**Set problem**
Restate, exactly and only, the lines from the first through the line containing "# the right".
-- Start of Dataset content --
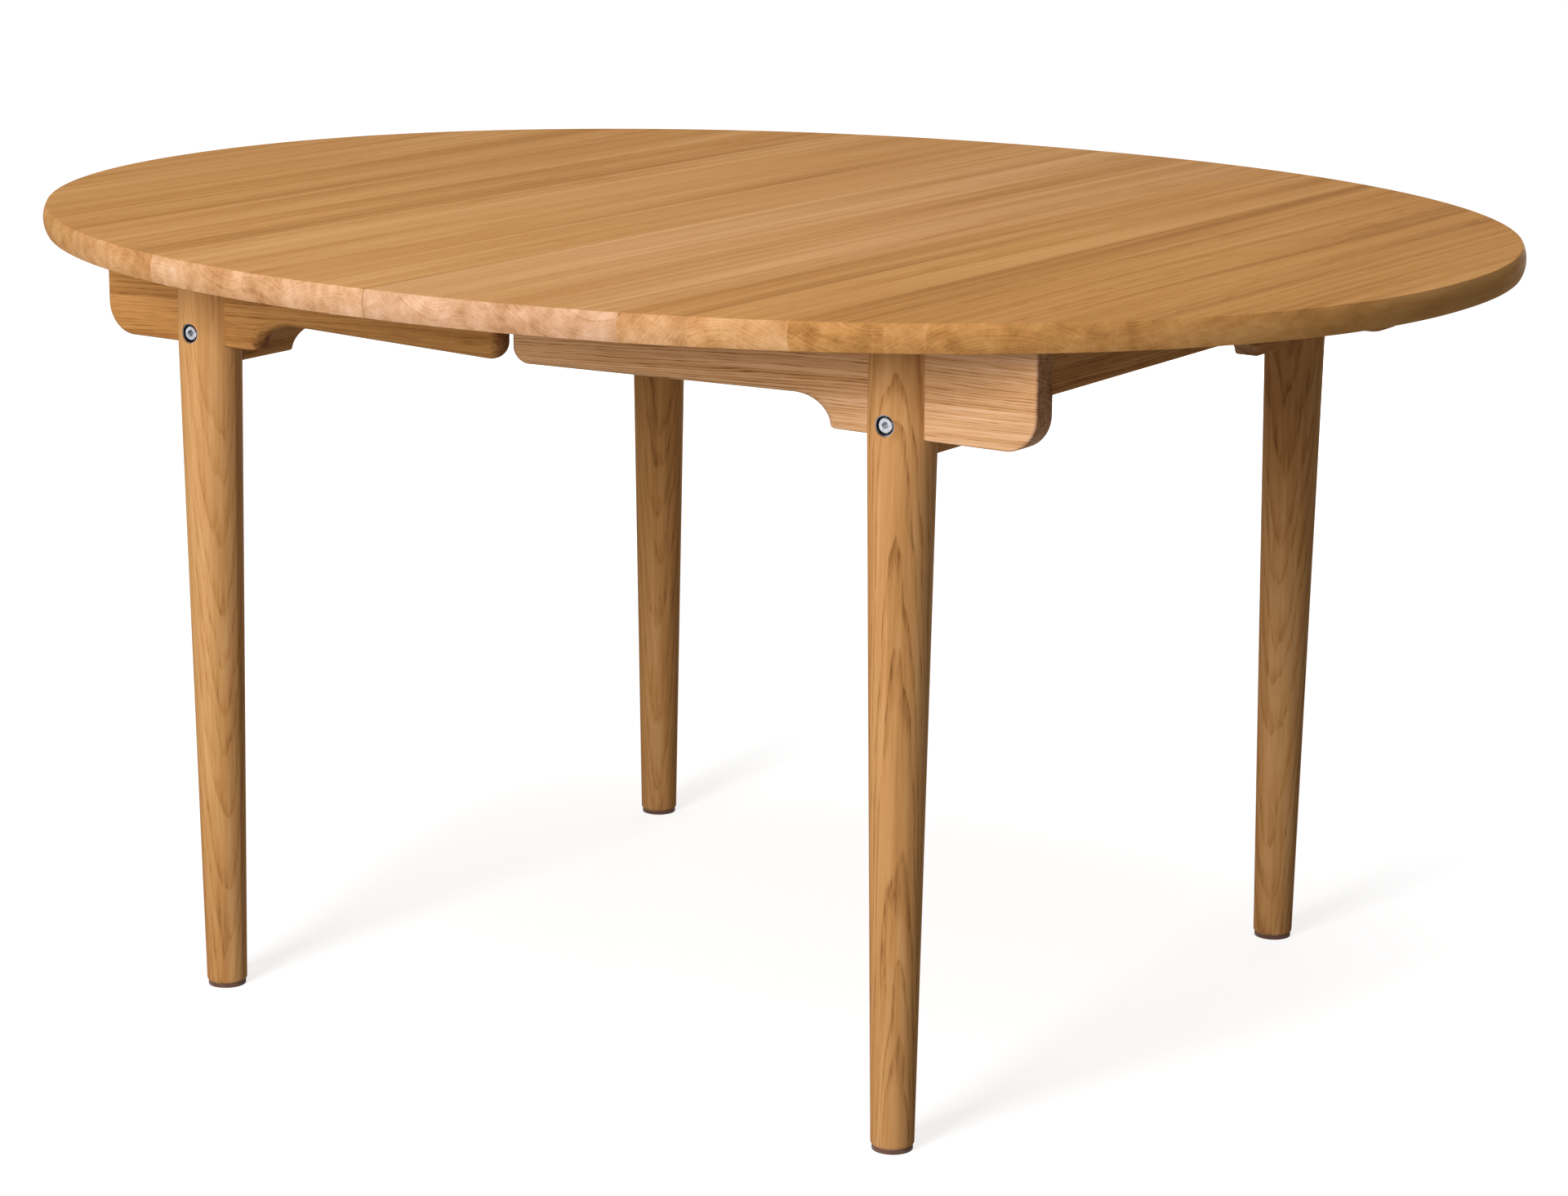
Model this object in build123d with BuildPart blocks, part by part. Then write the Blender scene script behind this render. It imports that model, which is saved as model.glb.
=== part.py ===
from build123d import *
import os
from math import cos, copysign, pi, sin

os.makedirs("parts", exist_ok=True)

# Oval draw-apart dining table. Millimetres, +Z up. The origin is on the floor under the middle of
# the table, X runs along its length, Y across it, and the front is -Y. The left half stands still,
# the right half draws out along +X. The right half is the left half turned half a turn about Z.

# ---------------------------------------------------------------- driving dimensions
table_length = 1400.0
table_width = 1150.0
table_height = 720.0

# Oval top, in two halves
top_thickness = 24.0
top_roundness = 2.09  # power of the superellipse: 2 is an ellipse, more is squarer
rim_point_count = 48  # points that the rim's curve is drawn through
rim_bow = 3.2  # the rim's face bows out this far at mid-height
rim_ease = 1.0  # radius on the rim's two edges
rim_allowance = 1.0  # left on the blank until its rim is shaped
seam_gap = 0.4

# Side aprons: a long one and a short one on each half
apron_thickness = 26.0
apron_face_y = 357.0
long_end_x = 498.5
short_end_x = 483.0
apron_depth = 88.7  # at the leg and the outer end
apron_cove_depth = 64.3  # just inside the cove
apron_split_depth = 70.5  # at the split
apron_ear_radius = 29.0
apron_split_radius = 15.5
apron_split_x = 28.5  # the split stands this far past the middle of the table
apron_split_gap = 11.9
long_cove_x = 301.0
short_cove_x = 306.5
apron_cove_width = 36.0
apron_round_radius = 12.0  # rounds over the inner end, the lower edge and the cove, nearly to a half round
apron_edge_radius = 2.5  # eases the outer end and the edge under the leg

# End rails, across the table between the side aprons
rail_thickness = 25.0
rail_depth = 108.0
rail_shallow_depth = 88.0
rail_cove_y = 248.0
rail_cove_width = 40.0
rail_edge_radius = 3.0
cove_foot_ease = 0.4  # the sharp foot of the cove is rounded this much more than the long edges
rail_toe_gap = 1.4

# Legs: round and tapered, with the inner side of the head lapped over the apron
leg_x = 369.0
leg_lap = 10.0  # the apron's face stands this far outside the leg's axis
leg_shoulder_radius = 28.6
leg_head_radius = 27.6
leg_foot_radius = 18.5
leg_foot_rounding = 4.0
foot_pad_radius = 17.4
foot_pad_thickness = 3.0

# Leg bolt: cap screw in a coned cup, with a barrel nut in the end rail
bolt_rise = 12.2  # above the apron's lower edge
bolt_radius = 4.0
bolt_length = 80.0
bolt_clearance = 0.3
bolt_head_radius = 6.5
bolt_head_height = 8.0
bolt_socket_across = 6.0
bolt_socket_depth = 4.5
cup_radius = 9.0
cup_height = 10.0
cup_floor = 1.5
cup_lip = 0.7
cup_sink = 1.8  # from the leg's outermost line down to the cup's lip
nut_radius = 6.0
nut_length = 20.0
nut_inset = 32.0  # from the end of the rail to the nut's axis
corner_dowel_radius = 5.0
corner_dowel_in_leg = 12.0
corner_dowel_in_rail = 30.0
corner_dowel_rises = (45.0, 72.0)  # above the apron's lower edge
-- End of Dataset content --
**Complete response**
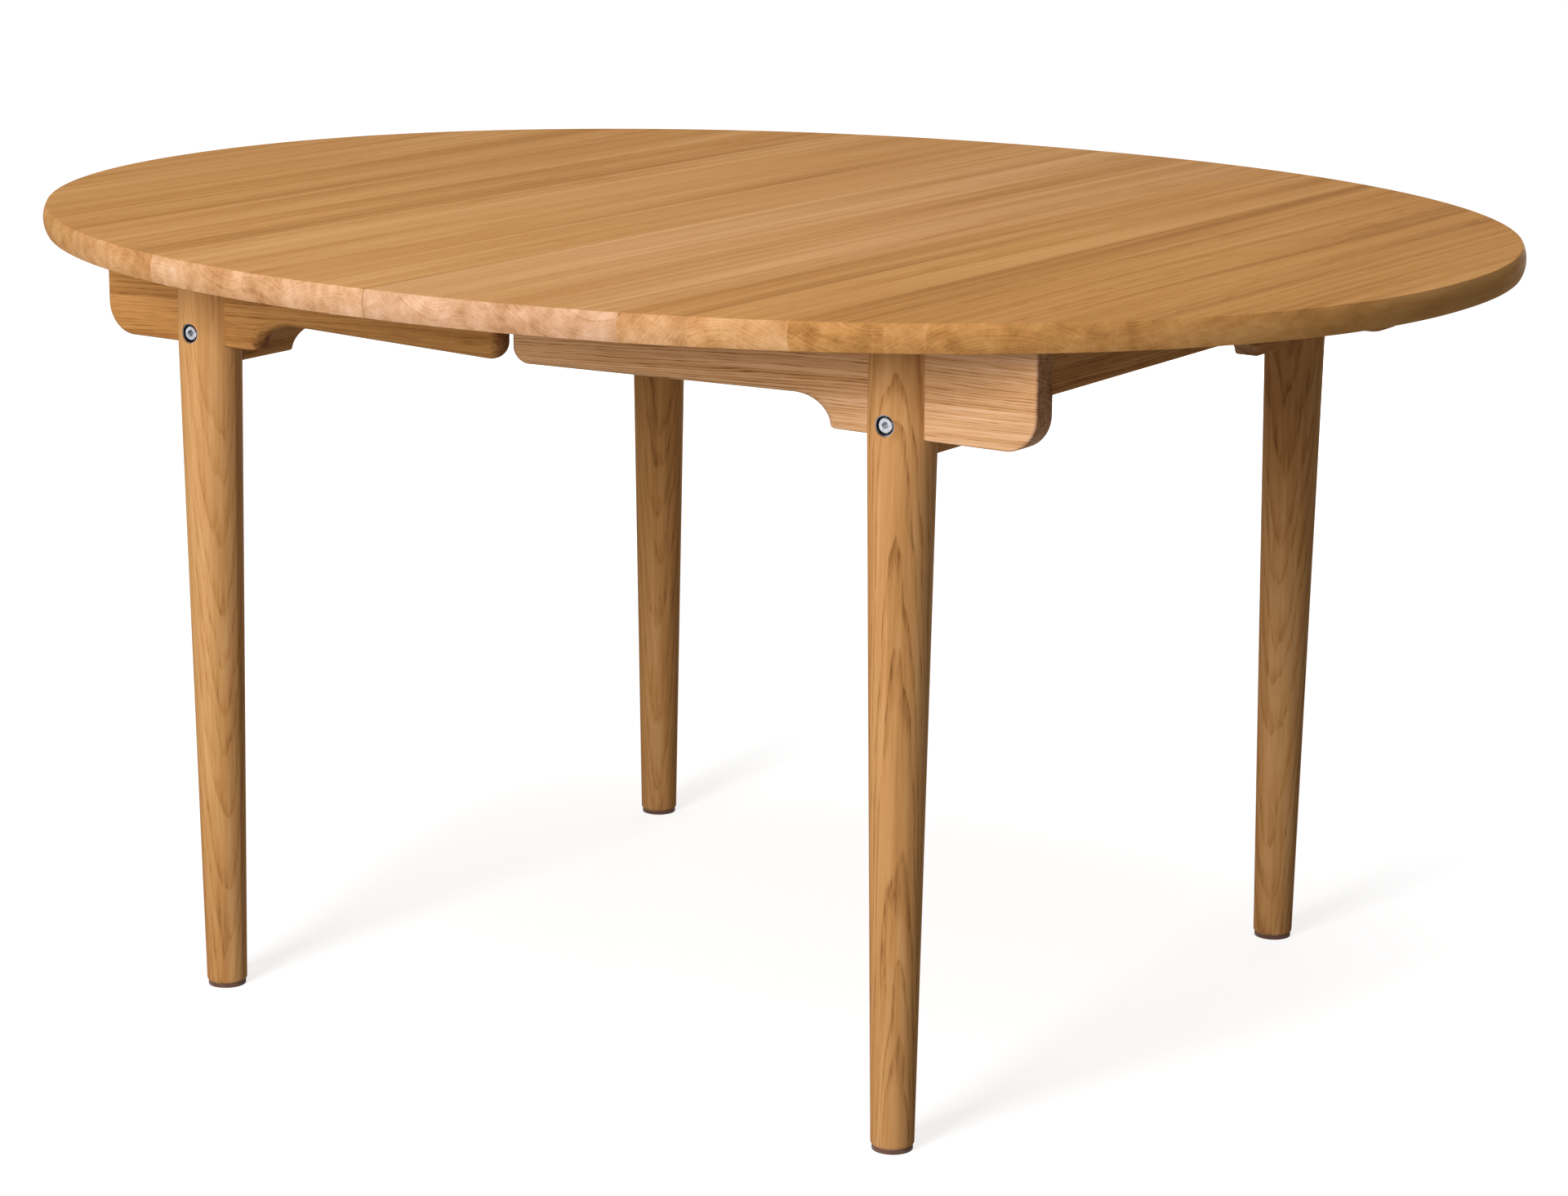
Model this object in build123d with BuildPart blocks, part by part. Then write the Blender scene script behind this render. It imports that model, which is saved as model.glb.
=== part.py ===
from build123d import *
import os
from math import cos, copysign, pi, sin

os.makedirs("parts", exist_ok=True)

# Oval draw-apart dining table. Millimetres, +Z up. The origin is on the floor under the middle of
# the table, X runs along its length, Y across it, and the front is -Y. The left half stands still,
# the right half draws out along +X. The right half is the left half turned half a turn about Z.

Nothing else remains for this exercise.